This book investigates the role played by the "Asahi Newspaper," one of Japan's largest daily newspapers, as a mediator of information and power during the 20th century. Members of the staff at the paper, including Funabashi Yoichi, former Editor-in-Chief and one of the most trusted public intellectuals in Japan, examine the paper's role in Japanese history, showing how news agencies assisted in the creation and maintenance of the nation's goals, dreams and delusions. The book draws on internal documents, committee meeting notes and interviews with the staff at the company as a means to narrate what newspaper editors chose to publish during Japan's journey through the 20th century. As well as offering an original insight into wartime media, "Media, Propaganda and Politics in 20th-Century Japan" explores the relationship between media and society during the postwar era and into the 21st century.
About the Author
Funabashi Yoichi is the former Editor-in-Chief of the Asahi Newspaper and author of many books.

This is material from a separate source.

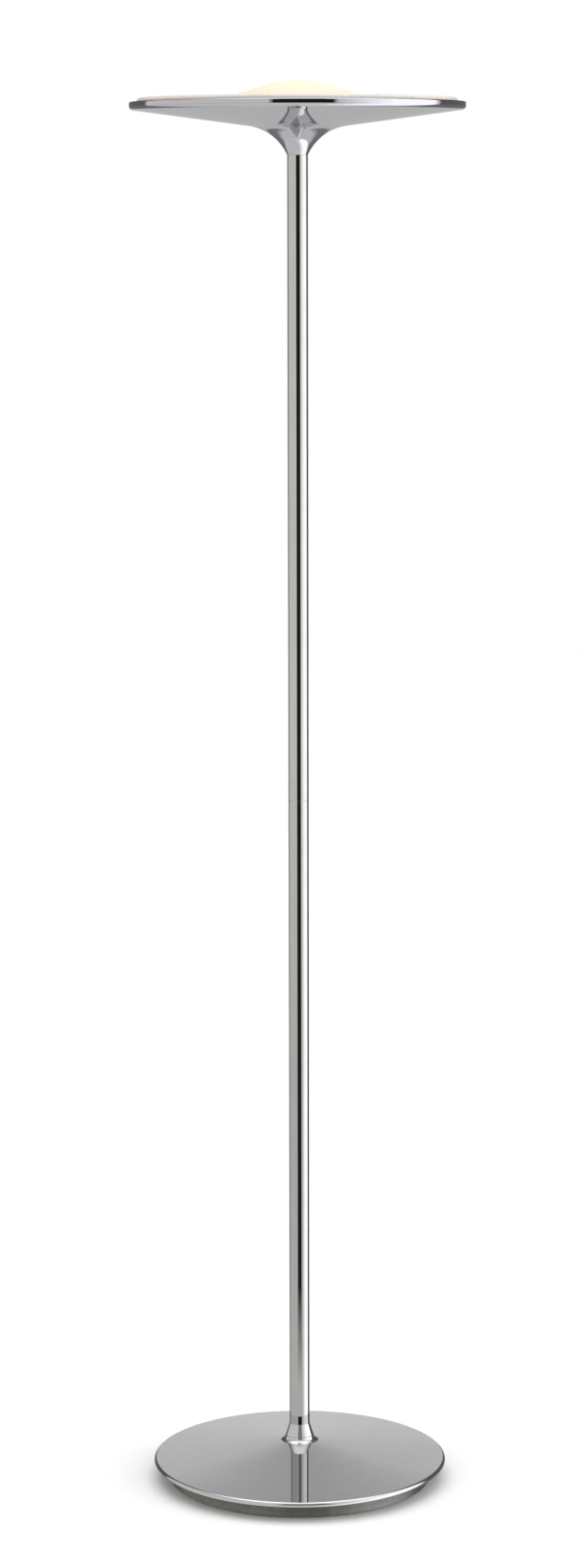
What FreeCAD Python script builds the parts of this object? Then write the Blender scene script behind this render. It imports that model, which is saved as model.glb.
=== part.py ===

He received his Ph.D. from Keio University, Japan and has held numerous academic positions in the US and Japan. Currently, he is chairman of the Rebuild Japan Initiative Foundation (RJIF). Barak Kushner teaches Japanese History at the University of Cambridge, UK and is the author of The Thought War - Japanese Imperial Propaganda (2006), Slurp! A Culinary and Social History of Ramen - Japan's Favorite Noodle Soup (2012) and Men to Devils, Devils to Men: Japanese War Crimes and Chinese Justice (2015).